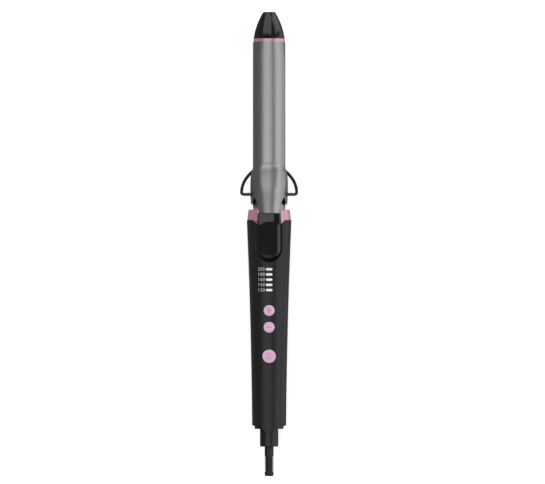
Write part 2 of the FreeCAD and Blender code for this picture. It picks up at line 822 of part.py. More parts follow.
def recess_solid(wall):
    """The space cleared for the lever, grown by a wall thickness for the tub around it."""
    half_width = size("recess_half_width") + wall
    start = size("collar_start") - 4
    end, foot = size("recess_end") + wall, size("recess_slope_foot") + wall
    front_floor, back_floor = size("recess_front_floor") - wall, size("recess_back_floor") - wall
    low, lip, top = 2.0, 16.0, 26.0
    rise = (end - foot) / (lip - back_floor)
    wedge = Part.makeLoft([
        recess_section(low, foot - (back_floor - low) * rise, half_width, start),
        recess_section(top, end + (top - lip) * rise, half_width, start),
    ], True, True)
    under = [
        (start - 1, low - 1), (foot + 20, low - 1), (foot + 20, back_floor), (foot, back_floor),
        (size("collar_start"), front_floor), (start - 1, front_floor),
    ]
    floor = Part.Face(polygon([at(-20, station, height) for station, height in under])).extrude(V(40, 0, 0))
    return wedge.cut(floor)


def lens_prism(gap):
    half = size("lens_length") / 2 + gap
    station = size("lens_station")
    return block((-half, half), (station - 1.55 - gap, station + 1.55 + gap), (6.2, 20))


def bar_slot(number, gap):
    station = size("bar_station") + number * size("bar_pitch")
    return slot(station, size("bar_length") + 2 * gap, size("bar_width") + 2 * gap, 6.2, 20)


def fang_prism(gap):
    """Plan wedges beside the recess where the collar reaches back over the panel."""
    start, end = size("collar_end"), size("fang_end")
    inner = size("recess_half_width") - 0.3
    shapes = []
    for side in (-1, 1):
        near, far = side * inner, side * (12.4 + gap)
        points = [(near, start - 0.5), (far, start - 0.5), (far, start + gap), (near, end + gap)]
        shapes.append(plan_prism(points, 2, 25))
    return shapes[0].fuse(shapes[1])


def make_collar():
    start, end, fang_end = size("collar_start"), size("collar_end"), size("fang_end")
    front, back = size("collar_front_radius"), size("collar_back_radius")
    bore, chamfer = size("barrel_radius - barrel_wall"), 0.3
    inner_front, outer_front = at(bore, start, 0), at(front - chamfer, start, 0)
    outer_start, outer_end = at(front, start + chamfer, 0), at(back, end, 0)
    bulge, inner_end = at((front + back) / 2 + 0.1, (start + end) / 2, 0), at(bore, end, 0)
    profile = Part.Face(Part.Wire([
        Part.makeLine(inner_front, outer_front),
        Part.makeLine(outer_front, outer_start),
        Part.Arc(outer_start, bulge, outer_end).toShape(),
        Part.makeLine(outer_end, inner_end),
        Part.makeLine(inner_end, inner_front),
    ]))
    ring = profile.revolve(V(0, 0, 0), V(0, 1, 0), 360)
    sleeve = bar(back, end - 0.5, fang_end).cut(bar(back - 1.6, end - 1, fang_end + 1))
    extension = sleeve.common(fang_prism(0))
    shape = ring.fuse(extension).cut(recess_solid(0))
    shape = shape.cut(block((-30, 30), (100, 200), (-30, -size("axis_height"))))
    solid("collar", largest(shape.removeSplitter()))


def on_recess_rim(edge):
    """Whether an edge is where the recess breaks through the handle's surface."""
    middle = edge.valueAt((edge.FirstParameter + edge.LastParameter) / 2)
    station = -middle.y
    over_the_recess = (
        middle.z > 0
        and abs(middle.x) < size("recess_half_width") + 0.1
        and station < size("recess_end") + 0.1
    )
    at_the_surface = math.hypot(middle.x, middle.z) > handle_half_width(station) - 0.1
    return over_the_recess and at_the_surface and edge.BoundBox.YLength > 0.1


def make_front_shell():
    wall, seam = size("shell_wall"), size("seam_gap")
    start, end = size("collar_end"), size("tongue_end")
    outer, inner = handle_solid(0), handle_solid(wall)
    span = block((-30, 30), (start, end + 1), (-20, 25))
    tub = recess_solid(1.5).common(outer).common(block((-12, 12), (start, 200), (6, 25)))
    well_radius, well_floor = size("spring_radius") + 0.9, size("spring_bottom")
    well = post(well_radius + 1.3, size("spring_station"), (well_floor - 1.2, 12))
    skin = outer.cut(inner).common(panel_plan(0))
    bosses = post(3.1, size("front_screw"), (-8.5, 9.5)).fuse(post(3.1, size("rear_screw"), (-8.5, 12)))
    shape = skin.fuse([tub, well, bosses]).common(span).common(outer)
    shape = shape.cut(recess_solid(0))
    rim = [edge for edge in shape.Edges if on_recess_rim(edge)]
    shape = shape.makeFillet(size("recess_rim"), rim).cut(fang_prism(seam))
    shape = shape.cut(post(well_radius, size("spring_station"), (well_floor, 20)))
    for name, radius, crown in BUTTONS:
        station = size(f"{name}_station")
        shape = shape.cut(post(size(radius) + size("button_fit"), station, (0, 25)))
        shape = shape.cut(post(size(radius) + size("button_rim_gap"), station, (float(crown) - 1.15, 25)))
    for number in range(BARS):
        shape = shape.cut(bar_slot(number, LENS_FIT))
    shape = shape.cut(lens_prism(LENS_FIT))
    for screw in ("front_screw", "rear_screw"):
        shape = shape.cut(post(1.2, size(screw), (-9, 4)))
    solid("front_shell", largest(shape))


def make_rear_shell():
    wall = size("shell_wall")
    start, end = size("collar_end"), size("handle_end")
    outer, inner = handle_solid(0), handle_solid(wall)
    shape = outer.cut(inner).common(block((-30, 30), (start, end), (-30, 30)))
    shape = shape.cut(panel_plan(size("seam_gap")))
    foot = -size("axis_height")
    for screw in ("front_screw", "rear_screw"):
        shape = shape.fuse(post(4.2, size(screw), (foot + 0.5, -8.6)))
    shape = shape.cut(block((-30, 30), (100, 340), (-30, foot)))
    for screw in ("front_screw", "rear_screw"):
        station = size(screw)
        shape = shape.cut(post(1.7, station, (-20, 0)))
        shape = shape.cut(post(SCREW_HEAD_RADIUS + 0.5, station, (-20, foot + 3.4)))
    solid("rear_shell", largest(shape))


def make_shell_screws():
    foot = -size("axis_height")
    screws = []
    for screw in ("front_screw", "rear_screw"):
        station = size(screw)
        head = post(SCREW_HEAD_RADIUS, station, (foot + 1.5, foot + 3.4))
        slot_cut = block((-1.9, 1.9), (station - 0.35, station + 0.35), (foot, foot + 2.2))
        cross_cut = block((-0.35, 0.35), (station - 1.9, station + 1.9), (foot, foot + 2.2))
        shank = post(1.15, station, (foot + 3, 2))
        screws.append(head.fuse(shank).cut(slot_cut).cut(cross_cut))
    solid("shell_screws", Part.makeCompound(screws))


def make_end_cap():
    """The plug between the shells that the swivel turns in."""
    start, end = 314.5, size("handle_end") + 2.4
    body = handle_solid(size("shell_wall") + 0.05).common(block((-30, 30), (start, end), (-30, 30)))
    bore = bar(size("swivel_radius + running_gap"), start - 1, end + 1)
    solid("end_cap", body.cut(bore))


# ---------------------------------------------------------------- controls
def make_light_pieces():
    outer = handle_solid(0)
    bars = [bar_slot(number, 0).common(outer) for number in range(BARS)]
    solid("bar_light_pipes", Part.makeCompound([largest(piece) for piece in bars]))
    lens = lens_prism(0).cut(recess_solid(-0.02)).common(outer)
    solid("pilot_lens", largest(lens))


def button_mark(body, name, top):
    """The sign sunk into the button's top."""
    marks = new_sketch(body, "XY_Plane", f"{top} - mark_depth")
    if name == "plus":
        arm, half = 2.1, 0.32
        corners = [(half, arm), (half, half), (arm, half), (arm, -half), (half, -half), (half, -arm)]
        corners += [(-x, y) for x, y in reversed(corners)]
        draw_outline(marks, [(str(x), str(y)) for x, y in corners])
    elif name == "minus":
        draw_box(marks, ("-2.1", "-0.32"), ("2.1", "0.32"))
    else:
        draw_circle(marks, "0", "0", "2.5")
        draw_circle(marks, "0", "0", "1.9")
        draw_box(marks, ("-0.3", "-1.2"), ("0.3", "1.2"))
    pocket(body, marks, "2", reverse=True)


def make_button(name, radius, crown):
    """A domed cap with a flange under the panel, and the switch plunger that it presses."""
    station = f"{name}_station"
    top, rim, stem, stem_foot = f"{crown} + 0.35", f"{crown} - 0.45", "1.6", "9.0"
    flange, flange_top, flange_foot = f"{radius} + 0.8", f"{crown} - 4.3", f"{crown} - 5.1"
    button = new_body(f"{name}_button")
    profile = new_sketch(button, "XZ_Plane")
    draw_outline(
        profile,
        [
            ("0", stem_foot), (stem, stem_foot), (stem, flange_foot), (flange, flange_foot),
            (flange, flange_top), (radius, flange_top), (radius, rim), ("0", top),
        ],
        arcs={6: (f"{radius} * 3.4", -1)},
    )
    revolve(button, profile)
    button_mark(button, name, top)
    button.Placement.Base = button.Placement.Base + at(0, size(station), 0)
    button.setExpression("Placement.Base.y", bound(f"overall_length / 2 - {station}"))
    plunger = new_body(f"{name}_plunger")
    pin = new_sketch(plunger, "XY_Plane", "7")
    draw_circle(pin, "0", f"-{station}", "1.5")
    pad(plunger, pin, f"{stem_foot} - 7")


def make_board():
    board = new_body("control_board")
    plate = new_sketch(board, "XY_Plane", "board_bottom")
    draw_box(plate, ("-board_half_width", "-board_end"), ("board_half_width", "-board_start"))
    pad(board, plate, "board_top - board_bottom")
    switches = []
    top = size("board_top")
    for name, _, _ in BUTTONS:
        station = size(f"{name}_station")
        case = block((-3, 3), (station - 3, station + 3), (top, 7.7))
        switches.append(case.cut(post(1.6, station, (6.0, 9))))
    solid("tact_switches", Part.makeCompound(switches))
    lamp_stations = [size("bar_station") + size("bar_pitch") * number for number in range(BARS)]
    lamp_stations.append(size("lens_station"))
    leds = [block((-1.6, 1.6), (station - 0.7, station + 0.7), (top, 5.9)) for station in lamp_stations]
    solid("indicator_leds", Part.makeCompound(leds))
    solid("control_chip", block((-3.9, 3.9), (217, 222), (top, top + 1.6)))
    under = size("board_bottom")
    solid("dropper_capacitor", block((-4, 4), (214, 227), (under - 11, under)))
    solid("triac", block((-5, 5), (252, 267), (under - 4.5, under)))


# ---------------------------------------------------------------- cord exit
def make_cord_exit():
    bore, spindle, disc = "cord_bore_radius + 0.2", "3.2", "9"
    swivel = turned(
        "swivel_body",
        [
            (bore, "300"), (spindle, "300"), (spindle, "309"), (disc, "309"), (disc, "314.3"),
            ("swivel_radius", "314.3"), ("swivel_radius", "swivel_end"), ("relief_radius", "swivel_end"),
            ("relief_radius", FLANGE_END), (FLANGE_RADIUS, FLANGE_END), (FLANGE_RADIUS, FLANGE_START),
            (bore, FLANGE_START),
        ],
    )
    rim = -size("swivel_end")

    def outer_rim(edge):
        box = edge.BoundBox
        return box.YLength < 0.01 and abs(box.YMin - rim) < 0.01 and box.XLength > 12

    round_edges(swivel, "0.6", outer_rim)
    inner = size(spindle)
    ring_stations = (301.5, 305.5)
    rings = [bar(inner + 0.7, start, start + 2).cut(bar(inner, start, start + 2)) for start in ring_stations]
    solid("slip_rings", Part.makeCompound(rings))
    springs = [block((-1.2, 1.2), (start + 0.5, start + 1.5), (4.0, 8.5)) for start in ring_stations]
    solid("contact_springs", Part.makeCompound(springs))
    make_strain_relief()


def make_strain_relief():
    """The ribbed boot that leaves the swivel, with the cord's bore through it."""
    relief = turned(
        "strain_relief",
        [
            ("cord_bore_radius", FLANGE_START), (FLANGE_RADIUS, FLANGE_START), (FLANGE_RADIUS, FLANGE_END),
            ("relief_radius", FLANGE_END),
            ("relief_radius", "overall_length - 2.2"), ("cord_bore_radius + 0.35", "overall_length"),
            ("cord_bore_radius", "overall_length"),
        ],
        arcs={4: ("2.4", 1)},
    )
    for number in range(RIB_GROOVES):
        station = f"first_groove + {number} * rib_pitch"
        groove_sketch = new_sketch(relief, "XY_Plane")
        low = ("relief_radius - groove_depth", f"-({station} + groove_width)")
        draw_box(groove_sketch, low, ("relief_radius + 1", f"-({station})"))
        groove = relief.newObject("PartDesign::Groove", "Groove")
        groove.Profile = groove_sketch
        groove.ReferenceAxis = (groove_sketch, ["V_Axis"])
        groove.Angle = 360
        doc.recompute()


# ---------------------------------------------------------------- build, check and write
make_tip()
make_barrel()
make_heater()
make_leads()
make_socket()
make_bracket()
make_hinge_rivets()
make_clamp()
make_lever()
make_clamp_spring()
make_stand()
make_collar()
make_front_shell()
make_rear_shell()
make_shell_screws()
make_end_cap()
make_light_pieces()
for button in BUTTONS:
    make_button(*button)
make_board()
make_cord_exit()
doc.recompute()

for item in doc.Objects:
    if "Invalid" in item.State or "Error" in item.State:
        raise RuntimeError(f"{item.Name} failed: {item.State}")
os.makedirs("parts", exist_ok=True)
for label, item in parts.items():
    if item.Shape.isNull() or not item.Shape.isValid():
        raise RuntimeError(f"{label} has no valid shape")
    item.Shape.exportStep(f"parts/{label}.step")
    print(label, len(item.Shape.Solids), round(item.Shape.Volume, 1))
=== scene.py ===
"""The curling iron's looks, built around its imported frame. Metres, in the frame of the CAD model."""
import json
import math

import bmesh
import bpy
from mathutils import Matrix, Vector


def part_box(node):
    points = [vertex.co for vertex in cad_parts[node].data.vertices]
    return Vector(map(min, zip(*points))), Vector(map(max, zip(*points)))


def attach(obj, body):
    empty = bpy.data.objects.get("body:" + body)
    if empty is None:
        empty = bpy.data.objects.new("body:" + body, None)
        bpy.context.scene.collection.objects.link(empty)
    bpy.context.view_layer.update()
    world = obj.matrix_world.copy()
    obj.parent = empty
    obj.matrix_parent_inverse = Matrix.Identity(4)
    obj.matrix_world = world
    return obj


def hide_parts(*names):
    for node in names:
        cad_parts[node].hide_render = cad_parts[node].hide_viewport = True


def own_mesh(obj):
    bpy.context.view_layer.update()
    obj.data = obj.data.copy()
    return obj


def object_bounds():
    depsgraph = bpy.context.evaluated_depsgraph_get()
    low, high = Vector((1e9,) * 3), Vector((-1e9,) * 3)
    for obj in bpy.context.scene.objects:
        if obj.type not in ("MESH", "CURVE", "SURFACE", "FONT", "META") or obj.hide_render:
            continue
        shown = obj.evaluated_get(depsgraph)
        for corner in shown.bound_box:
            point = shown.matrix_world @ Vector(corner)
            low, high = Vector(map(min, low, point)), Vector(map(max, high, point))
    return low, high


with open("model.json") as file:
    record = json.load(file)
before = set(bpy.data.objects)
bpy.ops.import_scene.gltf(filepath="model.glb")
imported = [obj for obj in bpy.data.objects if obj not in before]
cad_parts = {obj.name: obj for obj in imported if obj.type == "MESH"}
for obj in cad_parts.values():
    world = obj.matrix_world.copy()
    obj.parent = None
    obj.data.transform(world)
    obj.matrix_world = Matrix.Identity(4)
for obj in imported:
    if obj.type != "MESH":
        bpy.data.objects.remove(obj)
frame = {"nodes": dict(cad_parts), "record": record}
cad_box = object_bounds()
nodes = frame["nodes"]
MM = 0.001

# ---------------------------------------------------------------- places, read from the frame
TIP_Y = cad_box[1][1]
tube_low, tube_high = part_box("barrel_tube")
AXIS_Z = (tube_low.z + tube_high.z) / 2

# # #

> _TASK_
Please return, exactly as they appear, the lines starting at the one that contains "for item in" and ending at the one that contains "shown = obj.evaluated_get(depsgraph)".

> _FULL RESPONSE_
for item in doc.Objects:
    if "Invalid" in item.State or "Error" in item.State:
        raise RuntimeError(f"{item.Name} failed: {item.State}")
os.makedirs("parts", exist_ok=True)
for label, item in parts.items():
    if item.Shape.isNull() or not item.Shape.isValid():
        raise RuntimeError(f"{label} has no valid shape")
    item.Shape.exportStep(f"parts/{label}.step")
    print(label, len(item.Shape.Solids), round(item.Shape.Volume, 1))
=== scene.py ===
"""The curling iron's looks, built around its imported frame. Metres, in the frame of the CAD model."""
import json
import math

import bmesh
import bpy
from mathutils import Matrix, Vector


def part_box(node):
    points = [vertex.co for vertex in cad_parts[node].data.vertices]
    return Vector(map(min, zip(*points))), Vector(map(max, zip(*points)))


def attach(obj, body):
    empty = bpy.data.objects.get("body:" + body)
    if empty is None:
        empty = bpy.data.objects.new("body:" + body, None)
        bpy.context.scene.collection.objects.link(empty)
    bpy.context.view_layer.update()
    world = obj.matrix_world.copy()
    obj.parent = empty
    obj.matrix_parent_inverse = Matrix.Identity(4)
    obj.matrix_world = world
    return obj


def hide_parts(*names):
    for node in names:
        cad_parts[node].hide_render = cad_parts[node].hide_viewport = True


def own_mesh(obj):
    bpy.context.view_layer.update()
    obj.data = obj.data.copy()
    return obj


def object_bounds():
    depsgraph = bpy.context.evaluated_depsgraph_get()
    low, high = Vector((1e9,) * 3), Vector((-1e9,) * 3)
    for obj in bpy.context.scene.objects:
        if obj.type not in ("MESH", "CURVE", "SURFACE", "FONT", "META") or obj.hide_render:
            continue
        shown = obj.evaluated_get(depsgraph)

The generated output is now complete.